Glutathione peroxidase (EC 1.11.1.9) catalyzes the reduction of hydrogen peroxide, organic hydroperoxide, and lipid peroxides by reduced glutathione and functions in the protection of cells against oxidative damage. This enzyme, found mainly in the cytosol of mammalian cells, is unusual in its content of a selenocysteine residue in its active site that is encoded by a TGA opal codon (Chambers et al., 1986). The glutathione peroxidase found in plasma is immunologically distinct from the erythrocyte and liver cytosolic enzymes. It also has some differences in physical and kinetic properties. Takahashi et al. (1990) isolated cDNA clones coding for plasma GPX. They found that the nucleotide sequence consisted of a 678-bp open reading frame coding for a 226-amino acid polypeptide with a molecular mass of 25,389. The amino acid sequence showed only 44% homology with human cellular GPX. Northern blot analysis showed a single transcript of 2.2 kb in the polyadenylated RNA fractions of human placenta and of a human hepatic cell line, HepG2, but not in those of human liver and endothelial cells. Takahashi et al. (1990) concluded that as the plasma enzyme contains 1 atom of selenium per subunit, the in-frame TGA observed at positions 217-219 could be assigned to selenocysteine.
Chu et al. (1992) found that glutathione peroxidase-3 is expressed in kidney, lung, heart, breast, placenta, and, in the human but not the rodent, in liver as well. By Southern analysis of genomic DNA from human/hamster somatic cell hybrids, Chu (1994) mapped the GPX3 gene to chromosome 5.
The present invention has substantial similarity to human plasma glutathione peroxidase (GSHPx). HSHPx has been shown to be a selenium-containing enzyme immunologically distinct from cellular GSHPx. Nucleotide sequence analysis of the obtained clones revealed that GSHPx consisted of a 678-base pair open reading frame coding for a 226-amino acid polypeptide with a Mr of 25,389. About 50% of the deduced amino acid sequence was confirmed by partial amino acid sequencing of the peptides in a lysine endopeptidase-digest of the purified enzyme. Northern blot analysis revealed a single transcript of 2.2 kilobases in the poly(A)+RNA fractions of human placenta and HepG2 (a human hepatic cell line), but not that of human liver and endothelial cells.
Tujebajeva et al., EMBO Rep 2000 Aug;1(2):158-63; Takahashi et al., J Biochem (Tokyo) August 1990; 108(2):145-8; Chambers et al., EMBO J. 5: 1221-1227, 1986; Chu et al., Cytogenet.

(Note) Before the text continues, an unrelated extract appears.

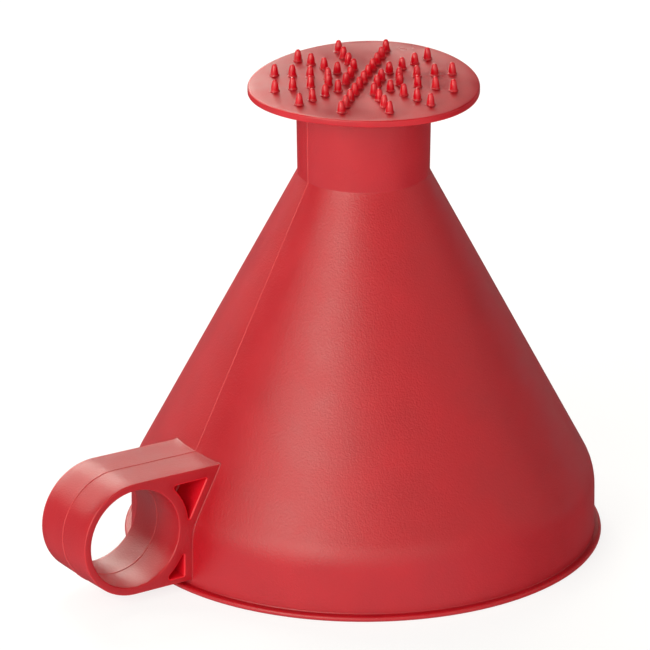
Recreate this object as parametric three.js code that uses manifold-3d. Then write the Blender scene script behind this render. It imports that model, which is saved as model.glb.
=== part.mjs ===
// Cone-shaped windscreen ice scraper that doubles as a funnel.
// Two injection mouldings: the funnel body with its ring handle, and a toothed cap plugged into the neck.
// Millimetres, +Z up, standing on the wide rim. The origin is under the middle of the overall box, and
// the handle points along -X.

import * as THREE from 'three';
import { mergeVertices } from 'three/addons/utils/BufferGeometryUtils.js';
import Module from 'manifold-3d';

const wasm = await Module();
wasm.setup();

// Funnel body: rim, band, cone and neck. Radii and heights are of the outer surface.
const WALL = 1.8;
const RIM_RADIUS = 65;
const RIM_THICKNESS = 1.6;
const BAND_FOOT_RADIUS = 63.4;
const SHOULDER_RADIUS = 63.3;
const SHOULDER_Z = 17.5;
const SHOULDER_FILLET = 16;
const CREASE_Z = 104.1;
const NECK_FOOT_RADIUS = 17.8;
const NECK_TOP_RADIUS = 18.15;
const NECK_TOP_Z = 127.2;

// Ring handle: a flat-sided ring joined to the cone by a top and a bottom flange.
const HANDLE_WIDTH = 21.76;
const RING_X = -79.5;
const RING_Z = 19.1;
const RING_FACE_RADIUS = 15.95;
const HANDLE_DRAFT = 0.35;
const PARTING_LAND = 0.3;
const TOP_FLANGE_DROP = 0.6;
const HOLE_MID_RADIUS = 13.8;
const HOLE_FACE_RADIUS = 14.15;
const HOLE_CHAMFER = 0.45;
const POCKET_RING_RADIUS = 17.1;
const POCKET_CONE_GAP = 2.6;
const POCKET_TOP_Z = 31.5;
const POCKET_BOTTOM_Z = 4.9;
const POCKET_WEB = 2.4;

// Ice-breaker cap: a disc, its teeth and a hollow plug that pushes into the neck.
const SEAT_GAP = 0.05;
const DISC_RADIUS = 31.1;
const DISC_THICKNESS = 1.95;
const DISC_EDGE = 0.45;
const PLUG_CLEARANCE = 0.3;
const PLUG_WALL = 1.5;
const PLUG_LENGTH = 14;
const PLUG_TAPER = 0.25;
const PLUG_LEAD_IN = 1.2;
const TOOTH_HEIGHT = 3.3;
const TOOTH_FOOT_RADIUS = 1.2;
const TOOTH_TIP_RADIUS = 0.55;
const TOOTH_ROOT = 0.4;
const TOOTH_RINGS = 5;
const TOOTH_PITCH = 4.93;
const TOOTH_ROWS = 12;
const TOOTH_PHASE = THREE.MathUtils.degToRad(-17.7);

// Facets.
const BODY_SEGMENTS = 72;
const DISC_SEGMENTS = 60;
const RING_SEGMENTS = 48;
const TOOTH_SEGMENTS = 8;
const FILLET_STEPS = 5;

const RED_PLASTIC = { color: 0xc8373a, roughness: 0.48, metalness: 0 };
const CAP_PLASTIC = { color: 0xc9373b, roughness: 0.36, metalness: 0 };

// The body's axis, placed so that the origin falls under the middle of the overall box.
const HANDLE_REACH = RING_FACE_RADIUS + HANDLE_DRAFT - RING_X;
const AXIS_X = (HANDLE_REACH - RIM_RADIUS) / 2;

const CONE_SLOPE = (SHOULDER_RADIUS - NECK_FOOT_RADIUS) / (CREASE_Z - SHOULDER_Z);
const CONE_INSET = WALL * Math.hypot(1, CONE_SLOPE);

function point(radius, height) {
  return new THREE.Vector2(radius, height);
}

// Points along an arc that rounds the corner at `corner`, in order from `before` to `after`.
function roundedCorner(before, corner, after, radius, steps) {
  const toBefore = before.clone().sub(corner).normalize();
  const toAfter = after.clone().sub(corner).normalize();
  const halfAngle = Math.acos(THREE.MathUtils.clamp(toBefore.dot(toAfter), -1, 1)) / 2;
  const bisector = toBefore.clone().add(toAfter).normalize();
  const centre = corner.clone().addScaledVector(bisector, radius / Math.sin(halfAngle));
  const start = corner.clone().addScaledVector(toBefore, radius / Math.tan(halfAngle)).sub(centre);
  const end = corner.clone().addScaledVector(toAfter, radius / Math.tan(halfAngle)).sub(centre);
  const sweep = Math.atan2(start.cross(end), start.dot(end));
  const arc = [];
  for (let step = 0; step <= steps; step += 1) {
    arc.push(start.clone().rotateAround(new THREE.Vector2(), (sweep * step) / steps).add(centre));
  }
  return arc;
}

// A solid of revolution about +Z.
function lathe(profile, segments) {
  return new THREE.LatheGeometry(profile, segments).rotateX(Math.PI / 2);
}

function toSolid(geometry) {
  const bare = geometry.clone();
  bare.deleteAttribute('normal');
  bare.deleteAttribute('uv');
  const merged = mergeVertices(bare, 1e-4);
  const mesh = new wasm.Mesh({
    numProp: 3,
    vertProperties: new Float32Array(merged.attributes.position.array),
    triVerts: new Uint32Array(merged.index.array),
  });
  return new wasm.Manifold(mesh);
}

function toGeometry(solid) {
  const mesh = solid.getMesh();
  const geometry = new THREE.BufferGeometry();
  geometry.setAttribute('position', new THREE.BufferAttribute(mesh.vertProperties, 3));
  geometry.setIndex(new THREE.BufferAttribute(mesh.triVerts, 1));
  geometry.computeVertexNormals();
  return geometry;
}

function namedMesh(name, solid, look) {
  const mesh = new THREE.Mesh(toGeometry(solid), new THREE.MeshStandardMaterial(look));
  mesh.name = name;
  return mesh;
}

// Outer surface from the top of the rim lip up to the neck's top, moved inwards by `inset` on the upright
// walls and by as much along the cone's normal.
function outerWall(inset, fillet, steps) {
  const coneInset = (inset / WALL) * CONE_INSET;
  const foot = point(BAND_FOOT_RADIUS - inset, RIM_THICKNESS);
  const shoulderRadius = SHOULDER_RADIUS - inset;
  const shoulder = point(shoulderRadius, SHOULDER_Z + (inset - coneInset) / CONE_SLOPE);
  const neckRadius = NECK_FOOT_RADIUS - inset;
  const crease = point(neckRadius, CREASE_Z + (inset - coneInset) / CONE_SLOPE);
  const top = point(NECK_TOP_RADIUS - inset, NECK_TOP_Z);
  return [foot, ...roundedCorner(foot, shoulder, crease, fillet, steps), crease, top];
}

// The thin open shell: rim, band, cone and neck.
function funnelShell() {
  const lipEdge = RIM_THICKNESS / 2;
  const lipRounding = [];
  for (let step = 0; step <= FILLET_STEPS - 1; step += 1) {
    const angle = -Math.PI / 2 + (Math.PI * step) / (FILLET_STEPS - 1);
    const radius = RIM_RADIUS - lipEdge + lipEdge * Math.cos(angle);
    lipRounding.push(point(radius, lipEdge + lipEdge * Math.sin(angle)));
  }
  const inside = outerWall(WALL, SHOULDER_FILLET - WALL, FILLET_STEPS).reverse();
  inside[inside.length - 1].y = 0;
  const outside = outerWall(0, SHOULDER_FILLET, FILLET_STEPS);
  const outline = [...lipRounding, ...outside, ...inside];
  outline.push(outline[0].clone());
  return toSolid(lathe(outline, BODY_SEGMENTS));
}

// A full body of revolution that follows the outer surface at `offset` outside it (inside when negative).
function offsetCore(offset) {
  const below = -RIM_RADIUS;
  const wall = outerWall(-offset, SHOULDER_FILLET, FILLET_STEPS);
  wall[0].y = below;
  const top = wall[wall.length - 1];
  return toSolid(lathe([point(0, below), ...wall, point(0, top.y)], BODY_SEGMENTS));
}

// Extrudes an outline drawn in X and Z, centred on y = 0.
function extrudeAcross(shape, depth, bevel) {
  const geometry = new THREE.ExtrudeGeometry(shape, { depth, ...bevel, curveSegments: RING_SEGMENTS / 2 });
  return geometry.translate(0, 0, -depth / 2).rotateX(Math.PI / 2);
}

// The handle's side outline: half a ring, and two flanges that run into the wall of the funnel.
function handleOutline() {
  const rootX = -NECK_TOP_RADIUS;
  const top = RING_Z + RING_FACE_RADIUS;
  const bottom = RING_Z - RING_FACE_RADIUS;
  const outline = new THREE.Shape();
  outline.moveTo(rootX, bottom);
  outline.lineTo(rootX, top - 2 * TOP_FLANGE_DROP);
  outline.lineTo(RING_X, top);
  outline.absarc(RING_X, RING_Z, RING_FACE_RADIUS, Math.PI / 2, (3 * Math.PI) / 2, false);
  outline.closePath();
  return outline;
}

// Both sides taper from the parting plane, as the mould needs.
function handleBlock() {
  const bevel = {
    bevelEnabled: true,
    bevelThickness: (HANDLE_WIDTH - PARTING_LAND) / 2,
    bevelSize: HANDLE_DRAFT,
    bevelSegments: 1,
  };
  return toSolid(extrudeAcross(handleOutline(), PARTING_LAND, bevel));
}

// The finger hole, narrowest at the parting plane, with chamfered mouths.
function fingerHole() {
  const face = HANDLE_WIDTH / 2;
  const flare = HOLE_FACE_RADIUS + 2 * HOLE_CHAMFER;
  const profile = [
    point(0, -face - HOLE_CHAMFER),
    point(flare, -face - HOLE_CHAMFER),
    point(HOLE_FACE_RADIUS, -face + HOLE_CHAMFER),
    point(HOLE_MID_RADIUS, 0),
    point(HOLE_FACE_RADIUS, face - HOLE_CHAMFER),
    point(flare, face + HOLE_CHAMFER),
    point(0, face + HOLE_CHAMFER),
  ];
  const hole = new THREE.LatheGeometry(profile, RING_SEGMENTS);
  return toSolid(hole.translate(RING_X, 0, RING_Z));
}

// Blind recesses that lighten both sides of the handle, between the ring, the flanges and the funnel.
function handlePockets(side) {
  const width = Math.abs(RING_X) - NECK_TOP_RADIUS;
  const height = POCKET_TOP_Z - POCKET_BOTTOM_Z;
  const depth = HANDLE_WIDTH / 2;
  const block = new THREE.BoxGeometry(width, depth, height);
  block.translate(RING_X + width / 2, side * (POCKET_WEB + depth) / 2, POCKET_BOTTOM_Z + height / 2);
  const radius = POCKET_RING_RADIUS;
  const ring = new THREE.CylinderGeometry(radius, radius, HANDLE_WIDTH * 2, RING_SEGMENTS);
  ring.translate(RING_X, 0, RING_Z);
  return toSolid(block).subtract(toSolid(ring)).subtract(offsetCore(POCKET_CONE_GAP));
}

function funnelBody() {
  const handle = handleBlock()
    .subtract(offsetCore(-WALL / 2))
    .subtract(fingerHole())
    .subtract(handlePockets(1))
    .subtract(handlePockets(-1));
  return funnelShell().add(handle);
}

// Disc with a rounded edge, and the hollow plug under it.
function capDisc() {
  const underside = NECK_TOP_Z + SEAT_GAP;
  const top = underside + DISC_THICKNESS;
  const plugRadius = NECK_TOP_RADIUS - WALL - PLUG_CLEARANCE;
  const tipRadius = plugRadius - PLUG_TAPER;
  const plugEnd = underside - PLUG_LENGTH;
  const middle = underside + DISC_THICKNESS / 2;
  const low = roundedCorner(point(plugRadius, underside), point(DISC_RADIUS, underside),
    point(DISC_RADIUS, middle), DISC_EDGE, 2);
  const high = roundedCorner(point(DISC_RADIUS, middle), point(DISC_RADIUS, top),
    point(0, top), DISC_EDGE, 2);
  const profile = [
    point(0, underside),
    point(plugRadius - PLUG_WALL, underside),
    point(tipRadius - PLUG_WALL, plugEnd),
    point(tipRadius - PLUG_WALL / 2, plugEnd),
    point(tipRadius, plugEnd + PLUG_LEAD_IN),
    point(plugRadius, underside),
    ...low,
    ...high,
    point(0, top),
  ];
  return toSolid(lathe(profile, DISC_SEGMENTS));
}

// One tooth: a tapered peg with a flared foot and a blunt tip, sunk a little into the disc.
function tooth(radius, angle) {
  const profile = [
    point(0, -TOOTH_ROOT),
    point(TOOTH_FOOT_RADIUS, -TOOTH_ROOT),
    point(TOOTH_FOOT_RADIUS, 0.1 * TOOTH_HEIGHT),
    point(TOOTH_TIP_RADIUS, 0.9 * TOOTH_HEIGHT),
    point(0, TOOTH_HEIGHT),
  ];
  const base = NECK_TOP_Z + SEAT_GAP + DISC_THICKNESS;
  const peg = lathe(profile, TOOTH_SEGMENTS);
  peg.translate(radius * Math.cos(angle), radius * Math.sin(angle), base);
  return toSolid(peg);
}

// One tooth in the middle, then rings of teeth that line up in straight radial rows.
// The innermost ring has room for only every other row.
function iceBreakerCap() {
  let cap = capDisc().add(tooth(0, 0));
  for (let ring = 1; ring <= TOOTH_RINGS; ring += 1) {
    const count = ring === 1 ? TOOTH_ROWS / 2 : TOOTH_ROWS;
    for (let row = 0; row < count; row += 1) {
      cap = cap.add(tooth(ring * TOOTH_PITCH, TOOTH_PHASE + (2 * Math.PI * row) / count));
    }
  }
  return cap;
}

const assembly = new THREE.Group();
assembly.position.x = AXIS_X;
assembly.add(namedMesh('funnel_body', funnelBody(), RED_PLASTIC));
assembly.add(namedMesh('ice_breaker_cap', iceBreakerCap(), CAP_PLASTIC));

const part = new THREE.Group();
part.add(assembly);

export default part;
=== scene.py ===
"""Looks for the cone-shaped ice scraper funnel: two red mouldings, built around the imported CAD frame.

Everything is in metres, in the CAD's own frame: +Z up, the cone's axis upright, the ring handle towards -X.
"""
import math

import bmesh
import bpy
import numpy as np
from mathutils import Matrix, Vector


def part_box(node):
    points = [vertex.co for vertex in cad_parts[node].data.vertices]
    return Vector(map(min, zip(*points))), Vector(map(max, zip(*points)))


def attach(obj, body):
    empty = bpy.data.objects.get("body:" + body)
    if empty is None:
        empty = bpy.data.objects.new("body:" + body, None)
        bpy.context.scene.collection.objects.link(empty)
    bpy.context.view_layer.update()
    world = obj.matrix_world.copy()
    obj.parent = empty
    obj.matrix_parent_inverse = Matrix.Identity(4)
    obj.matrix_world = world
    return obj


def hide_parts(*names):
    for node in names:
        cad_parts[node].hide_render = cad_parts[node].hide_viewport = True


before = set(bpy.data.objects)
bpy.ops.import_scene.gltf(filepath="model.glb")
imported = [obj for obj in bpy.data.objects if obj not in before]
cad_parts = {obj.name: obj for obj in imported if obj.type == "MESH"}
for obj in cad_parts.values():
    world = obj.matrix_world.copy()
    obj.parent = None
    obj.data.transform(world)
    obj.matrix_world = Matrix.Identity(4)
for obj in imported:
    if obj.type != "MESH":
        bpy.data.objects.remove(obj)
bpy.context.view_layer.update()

MM = 0.001

body_low, body_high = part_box("funnel_body")
cap_low, cap_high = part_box("ice_breaker_cap")

# Funnel body, from the frame where it gives the size.
RIM_RADIUS = (body_high.y - body_low.y) / 2
AXIS_X = body_high.x - RIM_RADIUS
NECK_TOP = body_high.z
WALL = 1.8 * MM
RIM_THICKNESS = 1.6 * MM
LIP_ROUND = 0.3 * MM
BAND_FOOT_RADIUS = 63.15 * MM
SHOULDER_RADIUS = 63.05 * MM
SHOULDER_Z = 17.5 * MM
SHOULDER_FILLET = 16 * MM
CREASE_Z = 104.1 * MM
CREASE_FILLET = 0.8 * MM
NECK_FOOT_RADIUS = 17.8 * MM
NECK_TOP_RADIUS = 18.15 * MM
CONE_SLOPE = (SHOULDER_RADIUS - NECK_FOOT_RADIUS) / (CREASE_Z - SHOULDER_Z)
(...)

Cell Genet. 66: 96-98, 1994; Chu et al., Blood 79: 3233-3238, 1992.
Enzyme proteins, particularly members of the glutathione peroxidase subfamily, are a major target for drug action and development. Accordingly, it is valuable to the field of pharmaceutical development to identify and characterize previously unknown members of this subfamily of enzyme proteins. The present invention advances the state of the art by providing previously unidentified human enzyme proteins, and the polynucleotides encoding them, that have homology to members of the glutathione peroxidase subfamily. These novel compositions are useful in the diagnosis, prevention and treatment of biological processes associated with human diseases.
The present invention is based in part on the identification of amino acid sequences of human enzyme peptides and proteins that are related to the glutathione peroxidase subfamily, as well as allelic variants and other mammalian orthologs thereof. These unique peptide sequences, and nucleic acid sequences that encode these peptides, can be used as models for the development of human therapeutic targets, aid in the identification of therapeutic proteins, and serve as targets for the development of human therapeutic agents that modulate enzyme activity in cells and tissues that express the enzyme. Experimental data as provided in FIG. 1 indicates expression in humans in the brain glioblastoma cell line, ovary adenocarcinoma cell line, panceras epitheloid carcinoma, uterus leiomyosarcoma, lung large cell carcinoma, fetal brain and human whole liver.